What You Should Do
from the be-yourself,-do-what-your-true-self-demands dept
Okay, people. You keep asking me, “Mike, but what should we do?” I am going to condescend to you now, about what you should do.
The only resistance worth a damn is the one where you stop calculating the odds and start living your truth without reservation. What separates the merely clever from the genuinely courageous isn’t tactical brilliance but moral clarity—the willingness to act as if your conscience matters more than your comfort. The irony, which our enemies will never grasp, is that this apparent recklessness creates the most robust safety net imaginable.

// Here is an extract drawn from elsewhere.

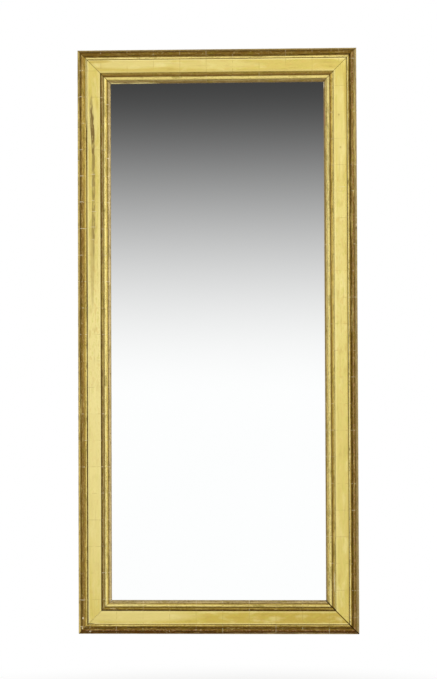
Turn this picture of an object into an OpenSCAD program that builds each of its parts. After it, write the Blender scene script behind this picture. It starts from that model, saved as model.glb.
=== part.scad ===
// Pier mirror: a mitred pine carcass carries gilt mouldings on its front, with a mirror plate behind
// their inner lip, a boarded back and two hanging rings.
// Millimetres. X runs to the right, Y to the back and Z up. The origin is the middle of the bottom
// edge, on the plane of the carcass's back.

/* [Overall] */
// Width over the outer edges
overall_w = 814; // [700:1:950]
// Height over the outer edges
overall_h = 1700; // [1400:1:2000]
// Hairline left between two members at a mitre
mitre_gap = 0.3; // [0.1:0.1:0.8]
// Clearance between a piece and its seat
seat_gap = 0.3; // [0.1:0.1:0.5]

/* [Carcass] */
// Thickness of the carcass from back to front
carcass_t = 30; // [27:0.5:36]
// Width of the rebate that takes the back boards
rebate_w = 15; // [12:0.5:18]

/* [Outer moulding] */
// Width of the flat fillet along the outer edge
edge_fillet_w = 5; // [3:0.5:8]
// Height of the edge fillet over the carcass
edge_fillet_h = 12; // [8:0.5:14]
// Easing of the outer arris
edge_ease = 1.2; // [0.5:0.1:2]
// Radius of the torus
torus_r = 8.5; // [6:0.5:11]
// Height of the torus's centre over the edge fillet
torus_lift = 1; // [0:0.5:3]
// Width of the fillet on the inner side of the torus
neck_fillet_w = 5.5; // [3:0.5:8]
// Rise of the neck fillet over the frieze
neck_rise = 3; // [1:0.5:5]

/* [Frieze] */
// Width of the flat frieze
frieze_w = 38.5; // [28:0.5:50]
// Thickness of the frieze
frieze_h = 12; // [10:0.5:16]
// Rounding of the frieze's two arrises
frieze_arris = 1.5; // [0.5:0.1:3]
// Open quirk between the outer moulding and the frieze
quirk_w = 1; // [0.5:0.1:2]

/* [Sight moulding] */
// Width of the sight moulding's seat on the carcass
sight_seat_w = 18; // [15:0.5:19]
// Width of the cove
cove_w = 11; // [8:1:14]
// Depth of the cove
cove_depth = 3.7; // [2:0.1:5]
// Height of the cove's edges over the carcass
cove_edge_h = 7.5; // [6.5:0.1:9.5]
// Width of the small fillet between cove and ovolo
bead_fillet_w = 1; // [0.5:0.1:3]
// Radius of the ovolo
ovolo_r = 8; // [6.5:0.5:9.5]
// Width of the quirk between ovolo and sight fillet
sight_quirk_w = 1.5; // [0.8:0.1:2.5]
// Depth of that quirk
sight_quirk_d = 2; // [1:0.1:2.5]
// Width of the sloping fillet along the sight edge
sight_fillet_w = 7; // [5:0.5:12]
// Fall of the sight fillet from its outer to its inner edge
sight_fall = 2; // [1:0.1:3]
// Chamfer along the sight edge
sight_chamfer = 1.5; // [0.5:0.1:2]
// Reach of the lip behind the carcass's front
lip_drop = 8; // [6.5:0.5:9]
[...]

While they isolate themselves in gilded bunkers of power, we forge bonds of mutual aid that no authority can sever.
History doesn’t remember those who hedged their bets or preserved their options; it remembers those who, when facing the abyss, decided that some principles cannot be compromised regardless of consequence. This isn’t martyrdom—it’s the highest form of self-interest, recognizing that a life of calculated moral compromise isn’t worth protecting in the first place.
So abandon your clever exit strategies and risk calculations. Your most authentic self is also your most powerful weapon, and in times like these, it’s the only currency guaranteed to hold its value. Even beyond the span of our lifetimes. The only currency that can.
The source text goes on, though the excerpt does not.